Lesson 10: Real Estate Never Goes Out Of Favour for Long
Real estate was at the epicentre of the financial crisis of 2008/09, leading many prominent bears to proclaim that real estate as an asset class was dead in the water; that it would take years — if not a decade — for real estate returns to recover in the face of massive oversupply, tight credit conditions and dwindling demand.
A key lesson of this year: Real estate never goes out of fashion for long. U.S. home sales have soared this year, with the spike in housing demand and home prices not only rampant in the U.S., but around the world. Global real estate transactions are now back to late-2007 levels. Think exploding demand in London, Tokyo, Istanbul, Singapore and many other parts of the world, with global real estate emerging as one of the most attractive assets in 2013.

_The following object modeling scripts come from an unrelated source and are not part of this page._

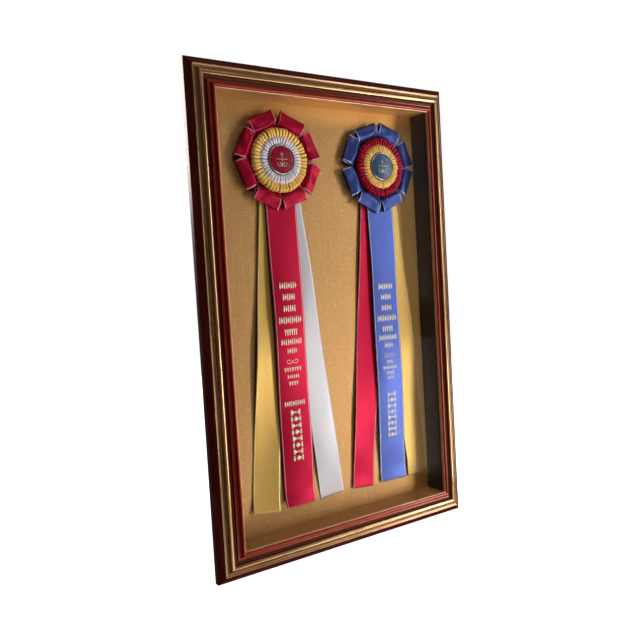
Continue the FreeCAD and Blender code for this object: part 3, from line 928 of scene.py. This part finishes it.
# rows of ornament: distance from the rosette's centre, width, height, pattern, all millimetres
ORNAMENT = {
    "red": [(203, 34, 11.0, "lozenge"), (222, 25, 11.0, "lozenge"), (241, 25, 11.0, "lozenge"),
            (260, 45, 11.5, "lozenge"), (280, 26, 10.0, "chevron"), (296, 42, 10.0, "lozenge"),
            (311, 20, 9.0, "lozenge"), (328, 24, 6.5, "scroll"), (342, 34, 6.5, "chevron"),
            (354, 24, 6.5, "lozenge"), (365.5, 19, 6.5, "chevron"), (399, 40, 9.0, "lozenge")],
    "blue": [(213.5, 34, 11.0, "lozenge"), (232.5, 25, 11.0, "lozenge"), (252, 25, 11.0, "lozenge"),
             (271, 45, 11.5, "lozenge"), (290.5, 25, 10.0, "chevron"), (306, 42, 10.0, "lozenge"),
             (320.5, 20, 9.0, "lozenge"), (338, 24, 6.5, "scroll"), (351, 15, 6.0, "chevron"),
             (361, 32, 6.0, "lozenge"), (371, 19, 6.0, "chevron"), (380.5, 17, 6.0, "lozenge")],
}
# the tall panel of ornament near the hem: start and end from the rosette's centre
PANEL = {"red": (409, 497), "blue": (405, 491)}
PANEL_WIDTH = 19 * MM


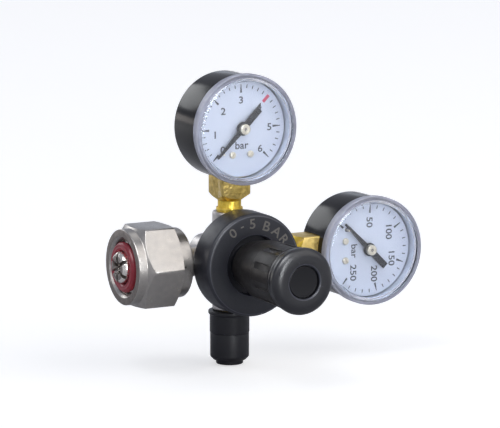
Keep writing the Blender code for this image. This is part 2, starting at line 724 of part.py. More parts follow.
def make_valve(finishes):
    """Seat, poppet, closing spring and the plug that closes the body's back."""
    seat_back = -VALVE_FLOOR + GAP
    seat_front = seat_back + SEAT_THICKNESS
    washer(
        "valve_seat",
        ORIFICE_R,
        VALVE_BORE_R - GAP,
        seat_back,
        seat_front,
        BACK,
        finishes["nylon"],
        CROSSING,
        SMALL,
    )
    cone_tip = seat_front
    cone_end = cone_tip + POPPET_HEAD_R - POPPET_PIN_R
    head_end = cone_end + POPPET_HEAD_LENGTH
    guide_end = head_end + POPPET_GUIDE_LENGTH
    poppet = [
        (0.0, -FLANGE_FRONT),
        (POPPET_PIN_R, -FLANGE_FRONT),
        (POPPET_PIN_R, cone_tip),
        (POPPET_HEAD_R, cone_end),
        (POPPET_HEAD_R, head_end),
        (POPPET_GUIDE_R, head_end),
        (POPPET_GUIDE_R, guide_end),
        (0.0, guide_end),
    ]
    turned("valve_poppet", poppet, BACK, finishes["steel"], CROSSING, SMALL)
    pocket_floor = PLUG_TIP + PLUG_POCKET_DEPTH
    coil_spring(
        "poppet_spring",
        POPPET_GUIDE_R + GAP + POPPET_SPRING_WIRE_R,
        POPPET_SPRING_WIRE_R,
        head_end + GAP,
        pocket_floor - GAP,
        POPPET_SPRING_TURNS,
        BACK,
        finishes["steel"],
        CROSSING,
        8,
    )
    make_plug(pocket_floor, finishes)


def make_plug(pocket_floor, finishes):
    """The screwed plug with its seal, closing the valve bore."""
    seal_end = CORE_BACK + GAP + PLUG_SEAL_THICKNESS
    head = seal_end + GAP
    end = head + PLUG_HEAD_LENGTH
    outline = [
        (0.0, pocket_floor),
        (PLUG_POCKET_R, pocket_floor),
        (PLUG_POCKET_R, PLUG_TIP),
        (PLUG_THREAD_R, PLUG_TIP),
        (PLUG_THREAD_R, head),
        (PLUG_HEAD_R, head),
        (PLUG_HEAD_R, end - PLUG_EDGE),
        (PLUG_HEAD_R - PLUG_EDGE, end),
        (0.0, end),
    ]
    plug = turned("valve_plug", outline, BACK, finishes["nickel"])
    socket = polygon(PLUG_SOCKET_ACROSS_FLATS, 6, 0.0)
    floor = end - PLUG_SOCKET_DEPTH
    cut(plug, extruded("socket", socket, floor, end + CUT_PAST, BACK, finishes["nickel"]))
    plug.location = CROSSING
    washer(
        "plug_seal",
        PLUG_THREAD_R + GAP,
        PLUG_HEAD_R,
        CORE_BACK + GAP,
        seal_end,
        BACK,
        finishes["rubber"],
        CROSSING,
    )


def make_diaphragm(finishes):
    """The diaphragm with its ring-shaped wave, its clamp ring and the plate that it lifts."""
    wave = []
    for i in range(CONVOLUTION_STEPS + 1):
        share = i / CONVOLUTION_STEPS
        radius = CONVOLUTION_R + CONVOLUTION_WIDTH * (share - 0.5)
        wave.append((radius, CONVOLUTION_HEIGHT * math.sin(math.pi * share)))
    outer_r = FLANGE_R - DIAPHRAGM_RIM
    middle_line = [(0.0, 0.0), *wave, (outer_r, 0.0)]
    back_face = [(r, DIAPHRAGM_BACK + lift) for r, lift in middle_line]
    front_face = [(r, place + DIAPHRAGM_THICKNESS) for r, place in reversed(back_face)]
    turned("diaphragm", back_face + front_face, FRONT, finishes["rubber"], CROSSING)
    washer(
        "clamp_ring",
        CHAMBER_R,
        outer_r,
        PLATE_BACK,
        PLATE_BACK + CLAMP_RING_THICKNESS,
        FRONT,
        finishes["steel"],
        CROSSING,
    )
    guide_end = PLATE_FRONT + SPRING_GUIDE_LENGTH
    plate = [
        (0.0, PLATE_BACK),
        (PLATE_R, PLATE_BACK),
        (PLATE_R, PLATE_FRONT),
        (SPRING_GUIDE_R, PLATE_FRONT),
        (SPRING_GUIDE_R, guide_end),
        (0.0, guide_end),
    ]
    turned("diaphragm_plate", plate, FRONT, finishes["brass"], CROSSING)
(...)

In the end, real estate never goes out of favour for long — not with a growing world population, an increasing number of urban residents, massive and idle pools of capital in the emerging markets and rising national incomes across the world.
The Way Forward
There were many moving parts in 2013, and next year will be no different.
We know Fed policies will be a significant variable influencing the capital markets again in 2014; the markets, we believe, will adjust to tapering in an orderly way, while tightening is a story for 2015. The run in equities will continue; bonds will remain unloved. The U.S. economy will surprise on the upside, helping to pull along the rest of the world. China will reset and become a more attractive investment option with more quality growth. Per China, think less demand for physical commodities yet more demand for consumer goods and value-added services. Deficit-prone emerging markets will be buffeted by the effects of Fed tapering. Commodities will struggle, although agricultural commodities could surprise on the upside given underlying global demand. It should be another red-hot year for real estate, but fears about real estate “bubbles” may become more prominent as the year progresses.